Real estate needs no advertising because of the current negative euro base rates.
The facts speak for themselves. Namely, attractive real estate in a good location has managed to maintain its value relatively well in the long term. However, it must be said that real estate is a risky asset class by nature, as the prices may fluctuate as much as equity prices from year to year. There is real estate in large cities with prices that continue to skyrocket and fading stars that generate no interest even if the prices are close to zero.
The claim that real estate as an asset class is successful in maintaining its value for the longer term tends to be a rule in Europe rather than an exception. Namely, since 2006 the prices of residential properties (Eurostat House Price Index) in most European countries are even higher than they were before the peak that preceded the crisis.
The price indexes of the Baltic tigers Estonia, Latvia and Lithuania are about 40-60% higher than they were in early 2006. Considering a faster increase in income, it could be expected that the growth of real estate prices in the Baltic States has been faster than in the eurozone (an increase of about 20%). However, the price increase in the selected period is clearly lagging behind the leaders of real estate price increase Sweden and Norway (a 100% increase from Q1 2006 to Q4 2018).
Whilst the prices in Estonia are already marginally higher than the absolute peak before the crisis (in late 2007), conquering the former summit will not take long in Latvia and Lithuania, either, considering the speed of the present price increase. People are much better equipped for it now, as economic development and loan increases are more balanced and income somewhat higher. A price increase that is stable and moderate is always better from the viewpoint of the welfare of citizens than one that is jumpy and exceeds the increase in income.
Responsible borrowing must be emphasised in addition to the attractiveness of real estate
It’s clear that the temptation to acquire real estate will keep increasing as interest rates stay low and borrowing power increases, which is supported by an increase in wages that exceeds the price increase. However, even in light of all this we cannot ignore the risks, as the acquisition of real estate is a long-term loan commitment that must be serviced even in bad times. Over-borrowing may not mean immediate problems in the repayment of loans, but it may cause unwanted stress and the need to cut costs in other areas important to the family (e.g. children’s hobbies and education).
Responsible borrowing must be the objective of the lender and the investor alike. The painful lessons of the past economic crisis are becoming a thing of the past, so it’s important to pass on the experience of older people to the new generations.

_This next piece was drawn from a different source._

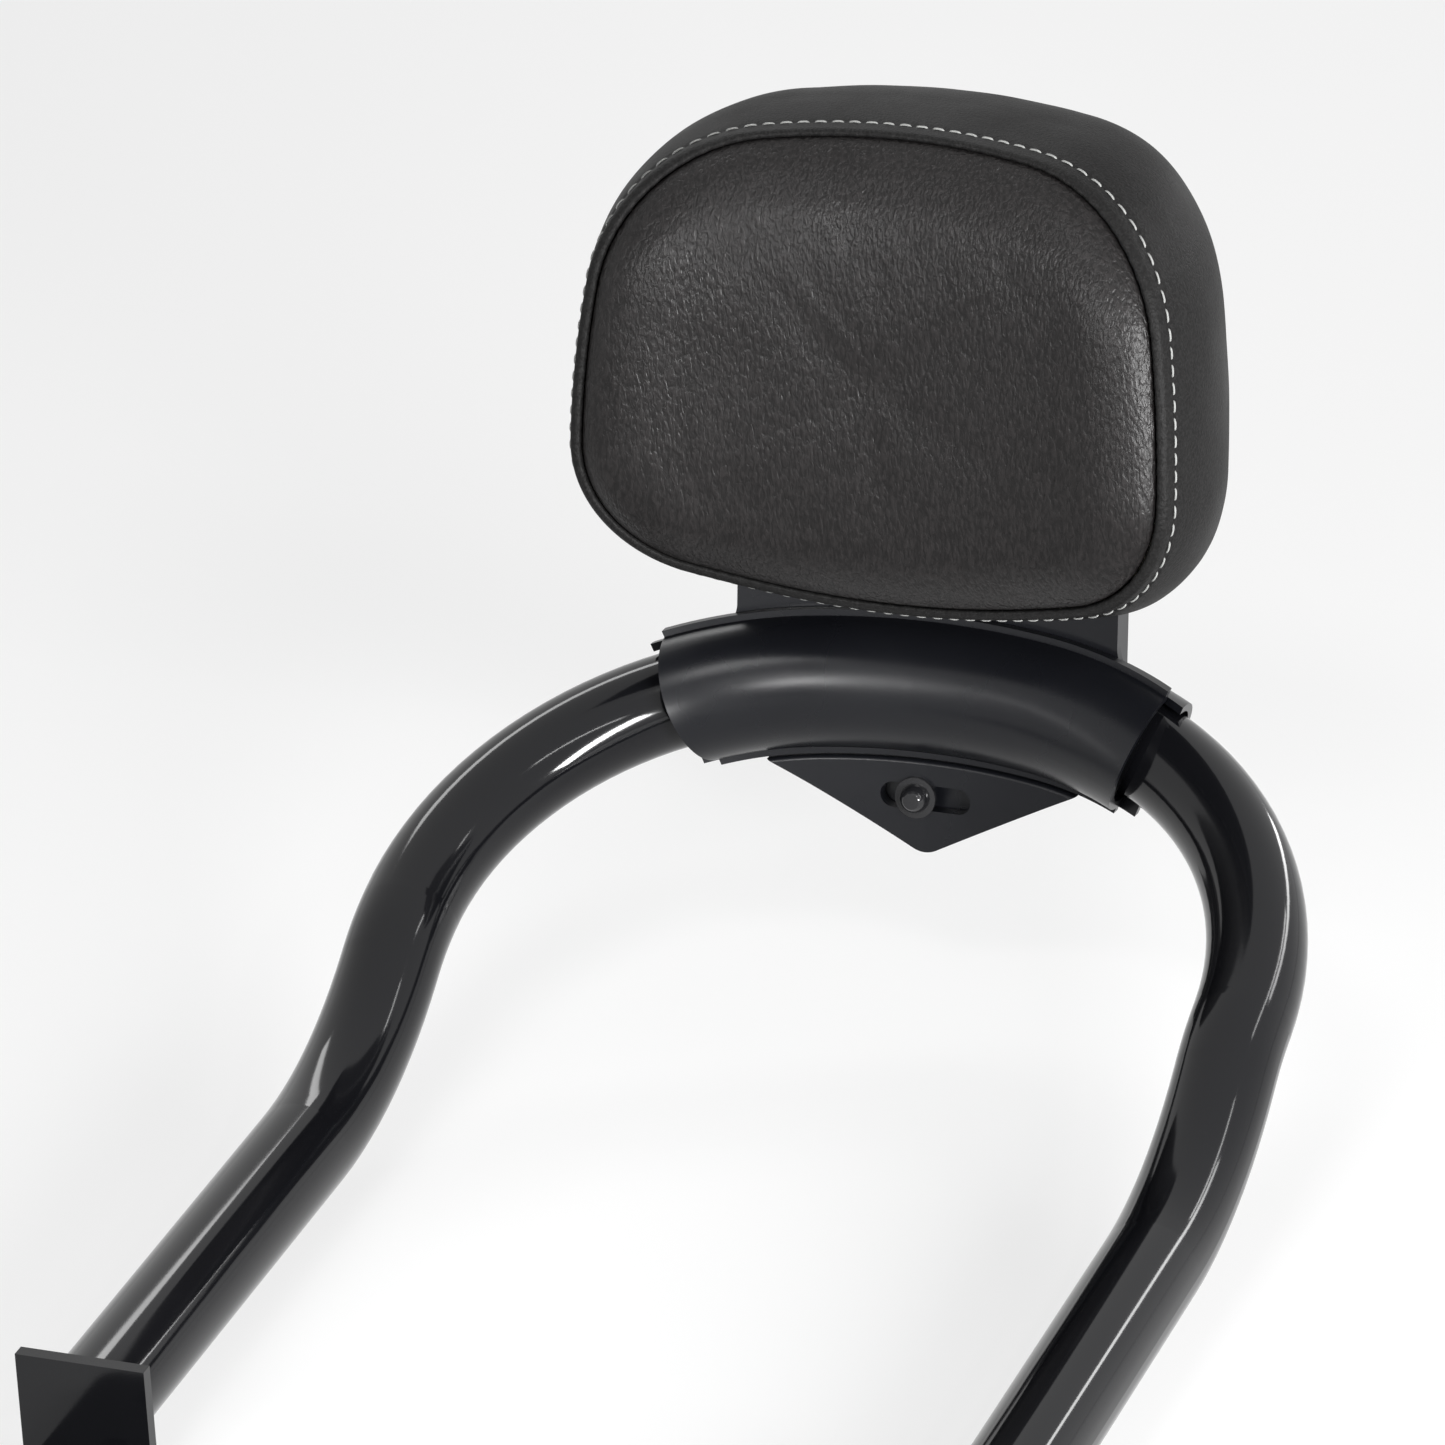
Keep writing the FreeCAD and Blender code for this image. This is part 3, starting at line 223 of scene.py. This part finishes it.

This does not mean that young families should give up their plans to acquire new homes that improve their lives and security for as long as they’ve managed to save enough money, but it’s important that they assess the financial capacity objectively so that the investments they make in their future are likely to be successful and bring them joy. Common sense says that debts must be repaid, so maybe you shouldn’t go for the shiniest and most expensive property or car the first time you buy. Of course, people should have the freedom of choice and banks are obliged to reject loan applications that are clearly too optimistic. However, all this serves one goal – customer satisfaction always comes first.
The citizens of the Baltic States believe in real estate and this has justified itself, as the majority of the increase in the value of assets in Europe has occurred in real estate. According to different sources, the rate of home ownership in Estonia, Latvia and Lithuania is around 80%, which is 20% more than the average in the eurozone. As prosperity increases, the other financial assets of families (incl. retirement savings) can also grow next to real estate, which depends on the local economy. Financial assets of global reach supplement real estate in Europe and help people spread their investment risks away from the home market as well.